Il film è fatto di nulla. Qualche chat erotica, qualche appuntamento mancato, i problemi sempre più evidenti della madre, la recita del nipote, chiamato a cantare e suonare l’inno nazionale.

Anche questa volta Pallaoro è testimone di eventi minimi, reazioni impercettibili, lascia tutto in sospeso, gioca sul non detto e sul non visto, usa l’ellissi come strumento unico narrativo.

Non gli interessano i motivi, le parole, le frasi smozzicate, ma preferisce stare addosso alla sua attrice, Trace Lysette, che tuttavia non ha davvero nulla della grandezza enigmatica di Charlotte Rampling e ci regala una delle interpretazioni più catatoniche e inermi di questa Mostra.
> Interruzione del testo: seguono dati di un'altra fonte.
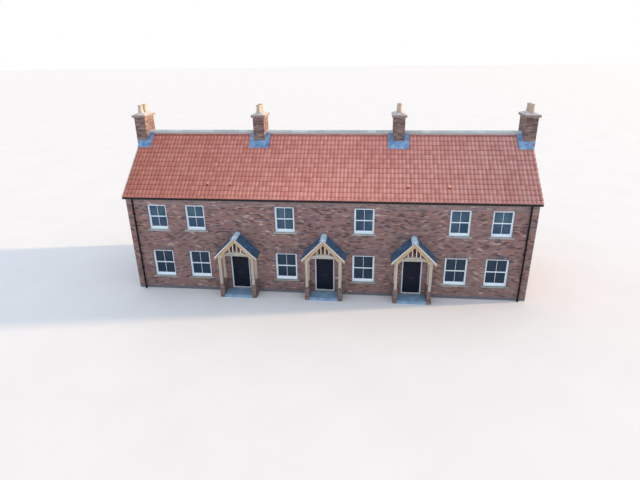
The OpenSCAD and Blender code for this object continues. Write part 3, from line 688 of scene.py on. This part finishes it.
# brickwork
bond = dict(pitch=0.225, course=0.075, joint=0.010, start=0.025, depth=0.014, proud=0.004, shortest=0.04,
            sliver=0.012, lowest=0.02, narrowest=0.05, foot=0.004, wallTop=5.29, gableTop=7.3, plinthTop=0.18,
            eavesFrom=5.02, eavesShare=0.5, longWall=3.15, uprightPlinthShare=0.35, uprightDarkShare=0.25,
            sillOver=0.115, skew=0.003)
pier = dict(away=0.85, thick=0.23, courses=11, capPitch=0.075, capWide=0.065, capDeep=0.014, capInset=0.004,
            capShortest=0.03)


def openSpans(lo, hi, blocks):
    spans = [(lo, hi)]
    for b0, b1 in blocks:
        spans = [(a, b) for s0, s1 in spans for a, b in ((s0, min(s1, b0)), (max(s0, b1), s1))
                 if b - a > bond["sliver"]]
    return spans


def layBrick(laid, axis, face, outward, start, end, z0, z1):
    off = face + outward * (bond["proud"] - bond["depth"] / 2)
    middle, length = (start + end) / 2, end - start
    z, high = (z0 + z1 - bond["joint"]) / 2, z1 - z0 - bond["joint"]
    if axis == "x":
        laid.append(((middle, off, z), (length, bond["depth"], high)))
    else:
        laid.append(((off, middle, z), (bond["depth"], length, high)))


def layCourse(laid, axis, face, outward, lo, hi, z0, z1, blocks, odd):
    for a, b in openSpans(lo, hi, blocks):
        cuts = [a]
        edge = (math.floor(a / bond["pitch"] - 0.5 * odd) + 0.5 * odd) * bond["pitch"]
        while edge < b:
            if edge - cuts[-1] > bond["shortest"] and b - edge > bond["shortest"]:
                cuts.append(edge)
            edge += bond["pitch"]
        cuts.append(b)
        for c0, c1 in zip(cuts, cuts[1:]):
            layBrick(laid, axis, face, outward, c0 + (bond["joint"] / 2 if c0 > a else 0),
                     c1 - (bond["joint"] / 2 if c1 < b else 0), z0, z1)


def layFace(laid, axis, face, outward, zLo, zHi, start, span, blocksAt=lambda z: []):
    index, z = 0, start
    while z < zHi - bond["lowest"]:
        top = min(z + bond["course"], zHi + bond["joint"])
        if top > zLo + bond["lowest"]:
            low = max(z, zLo)
            lo, hi = span(low) if callable(span) else span
            if hi - lo > bond["narrowest"]:
                layCourse(laid, axis, face, outward, lo, hi, low, top, blocksAt((low + top) / 2), index % 2)
        z += bond["course"]
        index += 1


def lowerOpenings():
    windows = [(x, row["lowerWindow"][0]) for x in row["windowXs"]]
    return windows + [(x, row["doorWidth"]) for x in row["doorXs"]]


def wallBlocks(z):  # windows with their sills, and doors, at a height on the long walls
    blocks = []
    for level, head, (wide, high) in levels:
        for x in row["windowXs"]:
            if head - high < z < head:
                blocks.append((x - wide / 2, x + wide / 2))
            elif head - high - bond["course"] < z <= head - high:
                blocks.append((x - wide / 2 - bond["sillOver"], x + wide / 2 + bond["sillOver"]))
    if z < row["lowerHead"]:
        blocks += [(x - row["doorWidth"] / 2, x + row["doorWidth"] / 2) for x in row["doorXs"]]
    elif z < row["lowerHead"] + 3 * bond["course"]:
        blocks += [(x - wide / 2, x + wide / 2) for x, wide in lowerOpenings()]
    return blocks


def layUpright(laid, face, outward):  # bricks on end over the windows and doors of the ground floor
    half, z = bond["joint"] / 2, row["lowerHead"]
    for x, wide in lowerOpenings():
        count = round(wide / bond["course"])
        pitch = wide / count
        for i in range(count):
            start = x - wide / 2 + pitch * i
            layBrick(laid, "x", face, outward, start + half, start + pitch - half, z, z + 3 * bond["course"])


def underPorch(x, z):  # true in the gable of a porch roof, over the door head, where the bricks get painted shade
    away = min(abs(x - doorX) for doorX in row["doorXs"])
    return row["lowerHead"] + porch["shadeFrom"] < z < porch["top"] - porch["shadeDrop"] - away * porchSlope


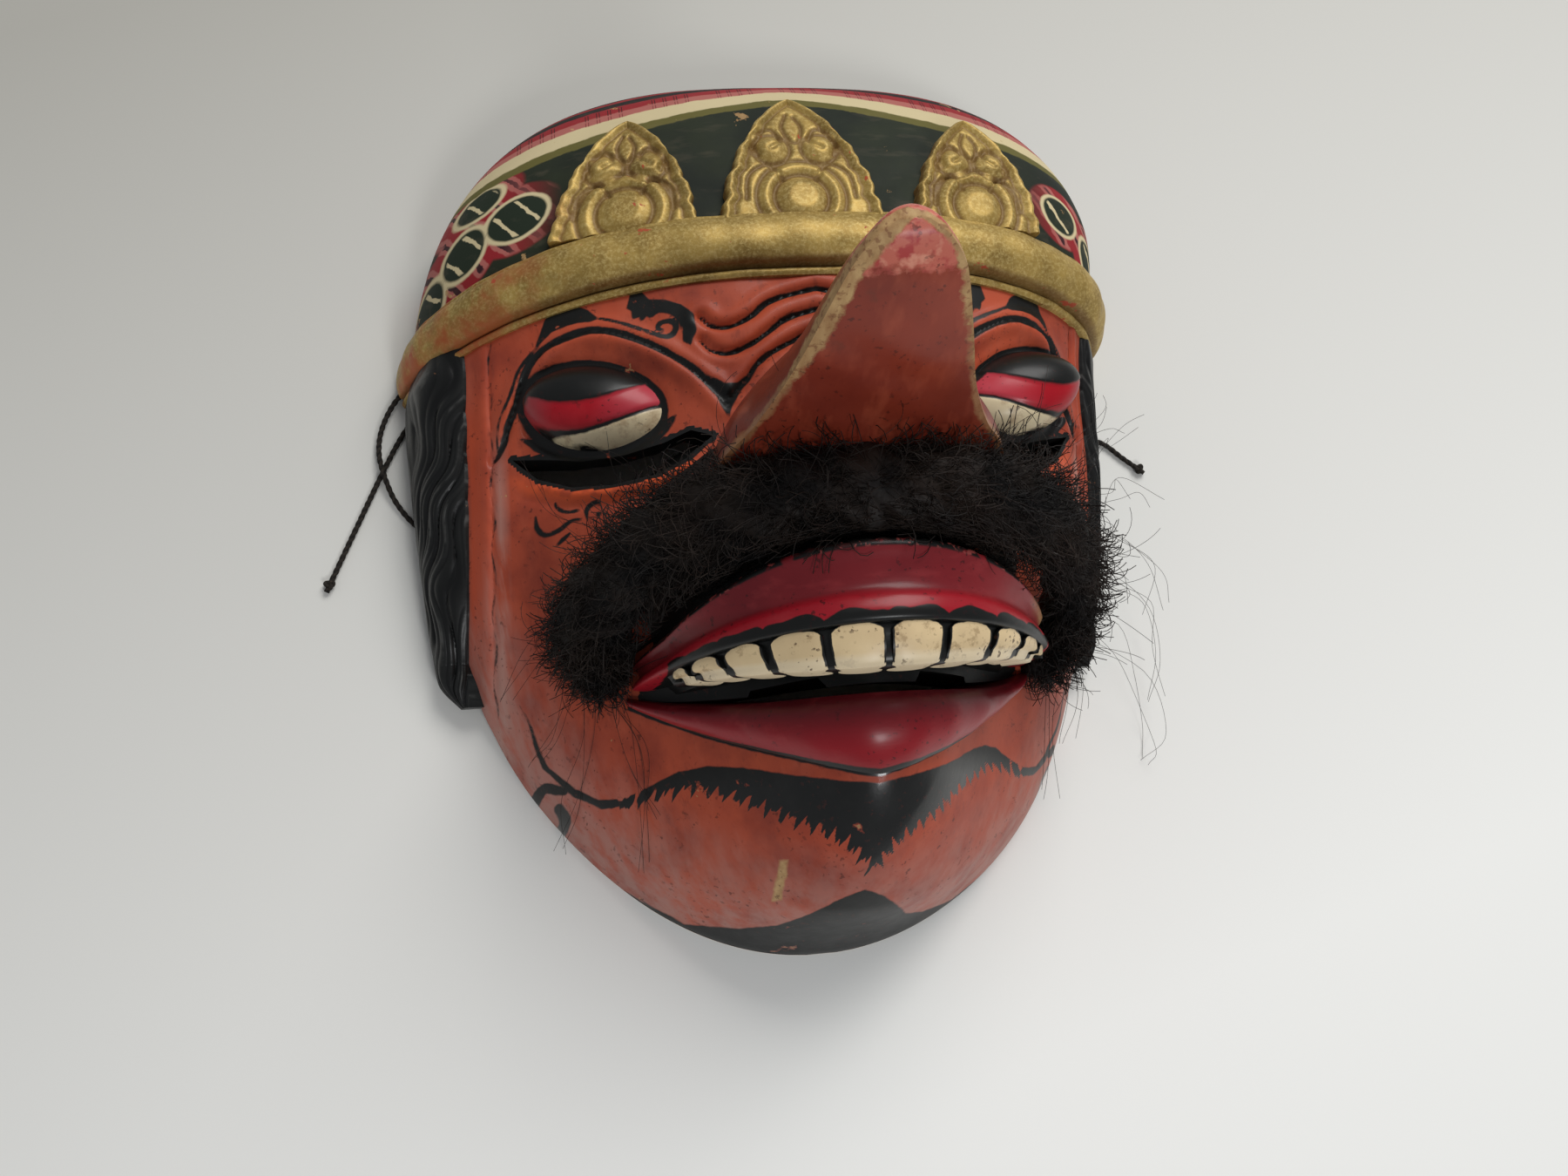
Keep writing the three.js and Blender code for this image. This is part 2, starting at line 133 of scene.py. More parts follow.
# The carving's own sizes, as in the solids.
HALF_WIDTH, EYE_LINE, CROWN_REACH, CHIN_REACH = 78, 25, 75, 118.5
LOCK_INNER = HALF_WIDTH - 10.6
SQUARE, DOME_HEIGHT, WALL, RIM_ARCH = 2.85, 42, 7, 5
FOOT_LIFT = 0.3
FRAME_SHIFT = (8.76, -3.25, 0)
# A distance that no paint reaches.
FAR = 9.0
SIDE = {-1: "left", 1: "right"}
# How far the face leans to the left, and how much its right half is tucked in.
LEAN, TUCK = 8, 0.06
CHIN_SWELL, SOCKET_DEPTH = 24, 3


def rim_share(x, y, inset=0):
    """0 in the middle of the mask and 1 at its outline, drawn in by inset."""
    up = y > EYE_LINE
    p = np.where(up, SQUARE, 2)
    reach = np.where(up, CROWN_REACH, CHIN_REACH) - inset
    return ((abs(x) / (HALF_WIDTH - inset)) ** p + (abs(y - EYE_LINE) / reach) ** p) ** (1 / p)


def dome_profile(s, y):
    """Height of the dome, from 1 to 0 at the rim; it stands fuller towards the crown."""
    return clamp(1 - s**2.2) ** (0.62 - 0.28 * smooth(12, 62, y))


def skin(x, y, grow=0):
    """Height of the bare face."""
    s = rim_share(x, y, -grow)
    depth = np.where(y < -62, ((y + 62) / 34) ** 2, ((y + 62) / 46) ** 2)
    chin = np.exp(-((x / 25) ** 2)) * clamp(1 - depth) ** 0.6
    socket = np.exp(-(((abs(x) - 43) / 15) ** 2) - ((y - 12) / 11) ** 2)
    dome = (DOME_HEIGHT + grow) * dome_profile(s, y)
    return dome + CHIN_SWELL * chin * smooth(1, 0.93, s) - SOCKET_DEPTH * socket


def rim_half(y):
    """Half breadth of the outline."""
    up = y > EYE_LINE
    p = np.where(up, SQUARE, 2)
    t = abs(y - EYE_LINE) / np.where(up, CROWN_REACH, CHIN_REACH)
    return HALF_WIDTH * clamp(1 - t**p) ** (1 / p)


def lean(points):
    """Leans the symmetric carving as the hand-cut one leans, and puts it in the frame, in metres."""
    x, y, z = np.asarray(points, float).T
    share = 1 - smooth(20, 130, y) - 0.3 * smooth(-20, -80, y)
    tuck = TUCK * smooth(70, 30, y) * smooth(-85, -30, y)
    x = x + (-LEAN * share - np.maximum(0, x) * tuck) * clamp(1 - z / 45)
    return (np.c_[x, y, z] + FRAME_SHIFT) / 1000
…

Nonostante il regista cerchi di soffermarsi sui suoi gesti minimi, sull’espressività, sullo sguardo, tutto quello che ottiene questa volta è imbarazzo.

Pallaoro, aiutato dal direttore della fotografia Katelin Arizmendi, lo fa con un’economia di mezzi invidiabile. Ma non bastano il rigore della messa in scena a salvare un film che vorrebbe raccontare il peso del passato e il desiderio del cambiamento, ma che finisce per non dire nulla, neppure sul travaglio identitario della protagonista, mai davvero compreso e accettato dalla sua fsmiglia.

Difficile entrare in sintonia con una protagonista costantemente corrucciata e assente, incapace di esprimere sentimenti, passioni, emozioni. Così come avvenuto con Hannah dopo quasi due ore di silenzi, viaggi in auto e sospiri, onestamente, accogliamo anche il pessimo finale, con un certo sollievo.